By BRADLEY PARKS/Oregon Public Broadcasting
SALEM — The yearslong saga over the fate of Oregon’s Elliott State Forest may soon come to a close.
During this year’s short legislative session, Oregon state lawmakers are considering a bill to convert the 91,000-acre forest in Douglas and Coos counties into a “living laboratory” to study forest management, habitat conservation, carbon sequestration and more. The plan also allows some logging.
It’s the product of years of negotiations by a wide variety of stakeholders including conservation groups, timber operators, Native American tribes and Oregon State University. The bill appears to have unanimous support from the State Land Board, which is made up of Gov. Kate Brown, Treasurer Tobias Read and Secretary of State Shemia Fagan.
“It shows that Oregonians can come together, they can work around a common vision, they can disagree passionately about details, but they can still figure out a way to compromise and reach an outcome that represents a real win for Oregon,” Read said at a recent hearing on the bill before the Senate Committee on Natural Resources and Wildfire Recovery.
The bill before lawmakers now is the latest iteration of an idea first pitched more than three years ago to create the Elliott State Research Forest.
It establishes a public entity similar to Oregon Health & Science University or the Oregon State Fair to own and administer the forest. Such entities have some of the flexibility of private companies while still adhering to public accountability measures such as state public records laws.
Oregon State University would manage the forest and lead the research operation.
“A world-class research forest like the Elliott will be another asset in how we adapt to this rapidly changing environment,” Fagan told lawmakers.
The plan for the Elliott would protect most of the oldest forest — about 93% — which is critical for species such as the northern spotted owl and marbled murrelet. Safeguards for coho salmon will also be baked into the plan.
“Those are really strong conservation wins,” said Sallinger, who serves on the advisory committee that helped craft the plan. “And they’ve been an incredibly long time coming.”
The plan allows selective timber harvest on the Elliott, as well as some clear-cutting and cutting of older trees.
“This process hasn’t been easy. It hasn’t always been fun,” Paul Beck with Douglas Timber Operators told the Senate committee. “We were all passionate, but, thankfully, through the process we were all open, honest and frank.”
Oregon established the Elliott State Forest in 1930 and linked it to the Common School Fund. Money generated from logging the forest helped fund public education.

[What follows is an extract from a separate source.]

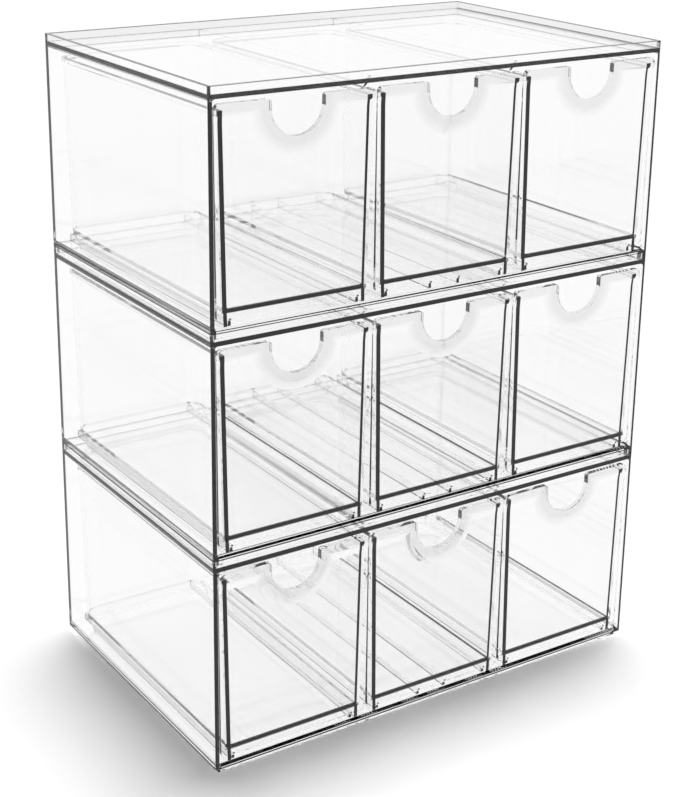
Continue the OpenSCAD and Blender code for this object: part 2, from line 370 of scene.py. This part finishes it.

However, as logging restrictions tightened in Oregon, especially around sensitive habitat for owls and murrelets, the Elliott could no longer generate enough money to pay what it owed public schools. Since 2018, the Elliott State Forest has generated no revenue for the Common School Fund and actually drained more than a million dollars per year from the fund in management expenses.
The bill before the Legislature would sever the tie between the forest and the Common School Fund. That would eliminate the Elliott’s ongoing financial obligation to schools but would also require the state to compensate the fund for the full value of the forest, which is about $221 million, according to the most recent appraisal. The state has about $121 million left to pay, according to the Department of State Lands.
Rep. David Brock Smith, R-Port Orford, said he’s “all in” in support of the bill, but wants to make sure the forest in his district can pay for itself through timber harvesting before the Land Board votes to decouple it from the Common School Fund.
“I just want to make sure that all those boxes are checked before we do the end and final piece of the decoupling,” Brock Smith said.
Paying off the forest’s obligation to the Common School Fund will require a separate funding request from the governor. The Elliott advisory committee is also in the process of developing and seeking approval for a habitat conservation plan with federal regulators, and writing a forest management plan.
“We would not be supporting [the bill] if we had any questions about the viability of what we’re talking about at this point and that all of these pieces would be secured before it actually does advance,” Sallinger said.
If passed and signed by the governor, the law would take effect 91 days after the end of the legislative session.